取引先などの転嫁拒否への対応については、「商工会議所の経営相談や窓口相談、専門家相談などを利用する」(52・1%)との回答が最多。続いて「取引先との関係を維持するため、自社の利益を圧縮するなどの経営努力で対応する」(22・2%)、「消費税の転嫁特別措置法等にもとづく対応を取ってもらえるように、取引先と交渉する」(22・2%)の順で多くなっている。
消費税引き上げ時の事務負担として最も回答が多かったのは、「値札付け替えや、カタログの価格表示変更に伴う負担」(39・6%)。続いて「請求書や領収書、納品書などの切り替えに伴う負担(4月1日をまたぐ書類の管理など)」(31・5%)、「複数の税率(5%と8%)を管理する経理処理に伴う負担(帳簿処理、適用税率の確認など)」(26・6%)の順で回答が多い。
「経済対策」が最多 「資金繰り支援」は32%
政府への要望
消費税率引き上げに当たって、政府に対して要望したいことについての設問では、「景気浮揚のための経済対策予算の策定」(38・9%)で最多。続いて「政府による消費者向け広報の徹底」(33・7%)、「資金繰りなど金融支援の強化」(32・6%)、「中小法人の軽減税率を含む法人税の引き下げなど、中長期的な経済成長促進のための施策」(22・1%)、「対消費者向け表示方式における外税表示の恒久化」(14・3%)の順で多くなっている。
「一律引き上げ」49% 業種で対応分かれる
価格設定
消費税率引き上げに伴い、商品、サービスの価格設定についての設問では、「全ての商品・サービスの価格を一律で3%引き上げている」との回答が最も多く49・5%。

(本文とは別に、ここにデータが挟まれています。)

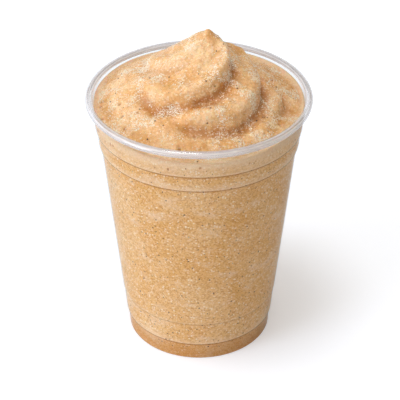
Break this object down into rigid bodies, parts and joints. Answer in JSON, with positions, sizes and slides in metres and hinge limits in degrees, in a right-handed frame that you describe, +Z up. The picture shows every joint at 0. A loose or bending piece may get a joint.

「商品・サービス毎にメリハリをつけて、利益を確保できるよう価格設定を行っている」(13・6%)と合わせて63・1%の企業が価格を引き上げている。
一方で、「全ての商品・サービスを一律で3%引き上げられないので、一部は価格を据え置いている」(22・5%)、「全ての商品・サービスの価格を据え置いている」(14・4%)との回答は36・9%となっている。
BtoB事業者は「一律に引き上げている」との回答が最も多く、67・7%を占める。一方で、BtoC事業者では「一律に引き上げている」との回答は38・9%にとどまっている。
売上規模に応じても対応に差が出ている。売上高5千万円超の事業者の約7割が「価格を一律で3%引き上げている」と回答しており、「商品・サービス毎にメリハリをつけて、利益を確保できるよう価格設定を行っている」と合わせて約8割が転嫁可能な価格設定を実施しているのに対し、売上高1千万円以下の事業者では、約5割にとどまる。「全ての商品・サービスの価格を据え置いている」との回答が27・5%を占めており、売上高が低い事業者ほど一律で価格を引き上げられない結果となった。
業種ごとに価格設定に対する手法は大きく異なる。運輸業、法人向けサービス業では7割以上の事業者が「全ての商品・サービスの価格を一律で3%引き上げている」と回答。一方で、小売業、飲食業、宿泊業などのBtoC取引の多い業種では一律の引き上げの回答割合が低く、とりわけ、飲食業では約4分の1(24・2%)にとどまっている。
税率引き上げに伴う新価格の設定に当たり、留意した点などについては、「外税取引や税抜き表示なので、本体価格に消費税分を上乗せして取引先に請求できるため」(41・5%)が最も回答が多かった。次に「顧客や消費者が価格に敏感なため」(34・8%)、「競合相手や、同業他社、近隣店舗の状況の動向を確認しているため」(17・5%)の順で多くなっている。
売り上げ規模でも対応が異なる。「顧客や消費者が価格に敏感なため」との回答は売上高が少ない事業者ほど多く、売上高1千万円以下では44・5%。同様にBtoC取引を行っている事業者でも「顧客や消費者が価格に敏感なため」との回答が最も多く、46・5%を占めた。価格に敏感な消費者向けのサービスを提供している売上の少ない企業ほど価格転嫁に慎重な結果となっている。